There has been a significant increase in government interest in CSR. The European Commission has produced a Green Paper on corporate social responsibility, which is currently out to consultation. The United Nations has its Global Compact.
What should the response of business be to this increased interest shown by governments and international bodies? We need to tread carefully. The support of public authorities for CSR is helpful if it encourages more companies to address the issue.
One of the great strengths of the corporate social responsibility movement has been the voluntary engagement of companies in society because of the business benefits it brings. Either the short-term benefits of a better reputation with consumers and opinion-formers, or the longer-term gains from a prosperous society.
If encouragement from government slides towards pressure, or regulation and legislation, the spontaneous creativity and experimentation of CSR could be lost.
Governments have the right to establish social goals of their own and pass laws to deliver them, paid for by taxation. Delivering those same goals from business by moral blackmail is not a legitimate activity.
We are not yet at that stage by any means. But the sense I have - and this was confirmed both by Douglas Alexander's speech and the Commission's Green Paper - is that public authorities are groping for a role in CSR, driven by the potential it offers for social gain at apparently nil cost. Education has featured heavily in government praise for CSR in the UK - at a time when it is a public priority - and much is made in the Green Paper of employee rights suspiciously similar to broader Commission aims.
This would be a mistake. Companies have the right to take investment decisions for the good of their stakeholders, and there is a cost to the economy as a whole in compulsory diversion of investment into potentially less productive areas. That might mean less effective forms of social involvement and less genuine commitment.
CSR really has flourished in the past decade, and it has the potential to go further. Undermining the business case would be the worst thing governments could do. n
ABI guidelines to corporate social responsibility
These take the form of disclosures.
With regard to the board, the company should state in its annual report whether:
1.1 The board takes regular account of the significance of social, environmental and ethical (SEE) matters to the business of the company.

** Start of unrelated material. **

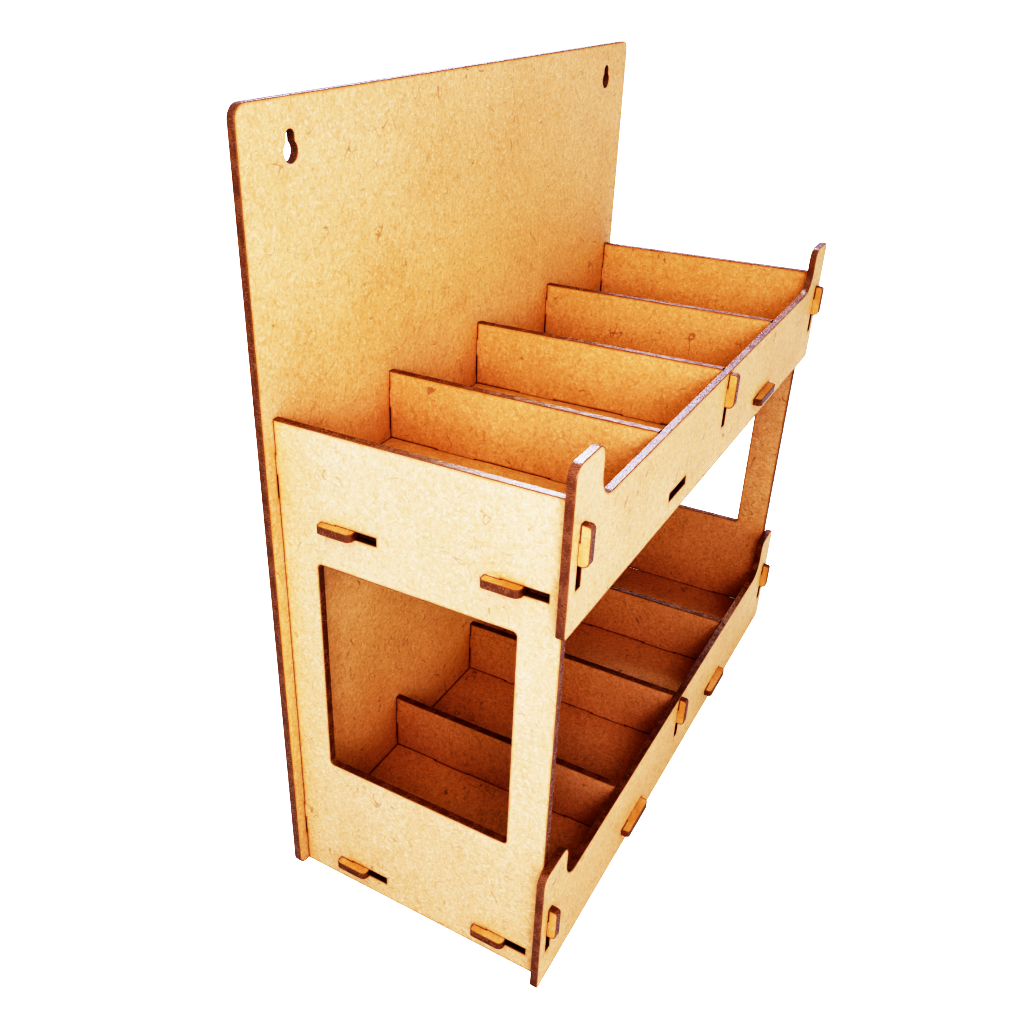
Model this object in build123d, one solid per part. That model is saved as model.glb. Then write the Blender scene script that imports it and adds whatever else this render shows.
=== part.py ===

1.2 The board has identified and assessed the significant risks to the company's short and long term value arising from SEE matters, as well as the opportunities to enhance value that may arise from an appropriate response.
1.3 The board has received adequate information to make this assessment and that account is taken of SEE matters in the training of directors.
1.4 The board has ensured the company has in place effective systems for managing significant risks, which, where relevant, incorporate performance management systems and appropriate remuneration incentives.
With regard to policies, procedures and verification, the annual report should:
2.1 Include information on SEE-related risks and opportunities that may significantly affect the company's short and long term value, and how they might impact on the business
2.2 Describe the company's policies and procedures for managing risks to short and long term value arising from SEE matters. If the annual report and accounts states that the company has no such policies and procedures, the board should provide reasons for their absence
2.3 Include information about the extent to which the company has complied with its policies and procedures for managing risks arising from SEE matters.
2.4 Describe the procedures for verification of SEE disclosures. The verification procedure should be such as to achieve a reasonable level of credibility.